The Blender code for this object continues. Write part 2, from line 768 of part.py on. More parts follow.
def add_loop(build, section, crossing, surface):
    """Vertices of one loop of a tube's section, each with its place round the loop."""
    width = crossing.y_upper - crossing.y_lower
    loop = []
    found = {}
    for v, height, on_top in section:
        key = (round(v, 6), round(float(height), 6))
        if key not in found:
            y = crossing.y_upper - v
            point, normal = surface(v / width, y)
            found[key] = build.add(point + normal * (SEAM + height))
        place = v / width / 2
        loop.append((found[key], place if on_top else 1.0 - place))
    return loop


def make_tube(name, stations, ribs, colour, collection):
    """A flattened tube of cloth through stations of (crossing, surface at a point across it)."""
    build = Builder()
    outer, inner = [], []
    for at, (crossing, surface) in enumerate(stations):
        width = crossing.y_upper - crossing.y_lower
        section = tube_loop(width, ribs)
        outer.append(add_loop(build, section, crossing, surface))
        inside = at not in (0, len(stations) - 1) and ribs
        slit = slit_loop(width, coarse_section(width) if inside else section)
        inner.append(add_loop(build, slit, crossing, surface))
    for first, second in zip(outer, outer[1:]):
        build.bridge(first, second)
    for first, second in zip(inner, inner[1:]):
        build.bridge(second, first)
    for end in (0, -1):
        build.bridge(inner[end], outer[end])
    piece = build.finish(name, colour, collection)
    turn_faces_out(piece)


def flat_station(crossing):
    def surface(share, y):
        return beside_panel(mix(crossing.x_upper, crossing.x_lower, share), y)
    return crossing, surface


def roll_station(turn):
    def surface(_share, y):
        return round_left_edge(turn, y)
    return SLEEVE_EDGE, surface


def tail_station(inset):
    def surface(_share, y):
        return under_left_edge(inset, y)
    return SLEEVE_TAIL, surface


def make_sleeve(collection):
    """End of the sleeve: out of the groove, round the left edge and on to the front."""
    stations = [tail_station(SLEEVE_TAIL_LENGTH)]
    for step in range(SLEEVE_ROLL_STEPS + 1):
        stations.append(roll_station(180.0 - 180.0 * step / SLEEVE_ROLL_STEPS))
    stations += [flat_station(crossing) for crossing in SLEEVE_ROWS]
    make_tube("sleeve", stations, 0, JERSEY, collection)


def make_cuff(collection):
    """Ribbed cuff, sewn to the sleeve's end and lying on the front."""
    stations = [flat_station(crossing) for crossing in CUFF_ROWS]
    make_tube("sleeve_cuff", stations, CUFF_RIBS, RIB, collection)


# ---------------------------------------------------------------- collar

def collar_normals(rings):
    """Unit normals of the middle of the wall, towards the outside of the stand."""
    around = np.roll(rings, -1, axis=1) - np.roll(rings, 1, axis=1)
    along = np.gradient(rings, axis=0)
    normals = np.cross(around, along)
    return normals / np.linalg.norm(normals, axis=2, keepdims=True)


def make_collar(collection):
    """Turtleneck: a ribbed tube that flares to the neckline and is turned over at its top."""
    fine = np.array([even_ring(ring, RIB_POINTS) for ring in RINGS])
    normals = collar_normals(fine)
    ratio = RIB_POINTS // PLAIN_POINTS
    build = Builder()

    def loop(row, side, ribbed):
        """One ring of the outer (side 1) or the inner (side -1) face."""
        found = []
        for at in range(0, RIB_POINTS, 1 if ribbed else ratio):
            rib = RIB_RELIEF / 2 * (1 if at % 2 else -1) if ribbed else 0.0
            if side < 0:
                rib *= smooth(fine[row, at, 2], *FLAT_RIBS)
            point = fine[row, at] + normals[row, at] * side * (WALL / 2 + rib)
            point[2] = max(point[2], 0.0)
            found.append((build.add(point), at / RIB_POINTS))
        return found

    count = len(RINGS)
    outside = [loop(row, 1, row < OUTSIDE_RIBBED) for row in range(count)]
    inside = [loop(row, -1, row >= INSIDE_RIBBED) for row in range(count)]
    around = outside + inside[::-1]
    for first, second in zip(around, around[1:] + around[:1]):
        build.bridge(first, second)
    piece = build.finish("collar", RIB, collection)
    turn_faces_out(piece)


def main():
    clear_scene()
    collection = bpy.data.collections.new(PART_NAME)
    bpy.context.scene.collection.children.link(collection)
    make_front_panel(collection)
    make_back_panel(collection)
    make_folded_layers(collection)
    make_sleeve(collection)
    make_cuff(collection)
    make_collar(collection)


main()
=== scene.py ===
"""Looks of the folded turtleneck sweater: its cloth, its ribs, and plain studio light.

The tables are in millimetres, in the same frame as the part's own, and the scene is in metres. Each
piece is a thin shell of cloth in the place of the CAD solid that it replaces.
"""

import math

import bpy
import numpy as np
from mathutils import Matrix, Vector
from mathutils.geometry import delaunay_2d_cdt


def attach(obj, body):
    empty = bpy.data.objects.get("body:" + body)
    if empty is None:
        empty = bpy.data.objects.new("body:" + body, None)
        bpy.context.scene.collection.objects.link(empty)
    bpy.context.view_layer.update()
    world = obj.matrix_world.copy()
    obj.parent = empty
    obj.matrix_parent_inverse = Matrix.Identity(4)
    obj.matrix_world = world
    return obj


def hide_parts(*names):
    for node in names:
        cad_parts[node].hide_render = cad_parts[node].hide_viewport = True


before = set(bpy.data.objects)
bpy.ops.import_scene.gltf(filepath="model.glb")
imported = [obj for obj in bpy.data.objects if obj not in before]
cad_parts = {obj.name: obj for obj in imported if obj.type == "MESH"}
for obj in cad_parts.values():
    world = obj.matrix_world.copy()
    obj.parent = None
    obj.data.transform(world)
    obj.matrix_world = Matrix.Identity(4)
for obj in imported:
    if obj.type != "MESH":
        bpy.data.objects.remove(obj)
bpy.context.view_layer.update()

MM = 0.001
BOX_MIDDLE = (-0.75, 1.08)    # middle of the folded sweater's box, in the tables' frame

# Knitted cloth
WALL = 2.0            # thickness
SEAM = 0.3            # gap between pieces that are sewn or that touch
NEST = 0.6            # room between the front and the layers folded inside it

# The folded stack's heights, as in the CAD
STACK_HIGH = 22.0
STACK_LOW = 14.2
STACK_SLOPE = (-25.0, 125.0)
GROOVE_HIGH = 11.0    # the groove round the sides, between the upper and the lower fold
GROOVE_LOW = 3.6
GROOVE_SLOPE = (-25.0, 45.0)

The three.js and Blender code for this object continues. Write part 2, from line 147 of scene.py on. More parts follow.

#####

**BRIEF**.
Give again, word for word, only the lines running from the line with "count = len(RINGS)" through the line with "in imported if"; include both of those lines.

**RESULT OF THE EXERCISE**.
    count = len(RINGS)
    outside = [loop(row, 1, row < OUTSIDE_RIBBED) for row in range(count)]
    inside = [loop(row, -1, row >= INSIDE_RIBBED) for row in range(count)]
    around = outside + inside[::-1]
    for first, second in zip(around, around[1:] + around[:1]):
        build.bridge(first, second)
    piece = build.finish("collar", RIB, collection)
    turn_faces_out(piece)


def main():
    clear_scene()
    collection = bpy.data.collections.new(PART_NAME)
    bpy.context.scene.collection.children.link(collection)
    make_front_panel(collection)
    make_back_panel(collection)
    make_folded_layers(collection)
    make_sleeve(collection)
    make_cuff(collection)
    make_collar(collection)


main()
=== scene.py ===
"""Looks of the folded turtleneck sweater: its cloth, its ribs, and plain studio light.

The tables are in millimetres, in the same frame as the part's own, and the scene is in metres. Each
piece is a thin shell of cloth in the place of the CAD solid that it replaces.
"""

import math

import bpy
import numpy as np
from mathutils import Matrix, Vector
from mathutils.geometry import delaunay_2d_cdt


def attach(obj, body):
    empty = bpy.data.objects.get("body:" + body)
    if empty is None:
        empty = bpy.data.objects.new("body:" + body, None)
        bpy.context.scene.collection.objects.link(empty)
    bpy.context.view_layer.update()
    world = obj.matrix_world.copy()
    obj.parent = empty
    obj.matrix_parent_inverse = Matrix.Identity(4)
    obj.matrix_world = world
    return obj


def hide_parts(*names):
    for node in names:
        cad_parts[node].hide_render = cad_parts[node].hide_viewport = True


before = set(bpy.data.objects)
bpy.ops.import_scene.gltf(filepath="model.glb")
imported = [obj for obj in bpy.data.objects if obj not in before]
cad_parts = {obj.name: obj for obj in imported if obj.type == "MESH"}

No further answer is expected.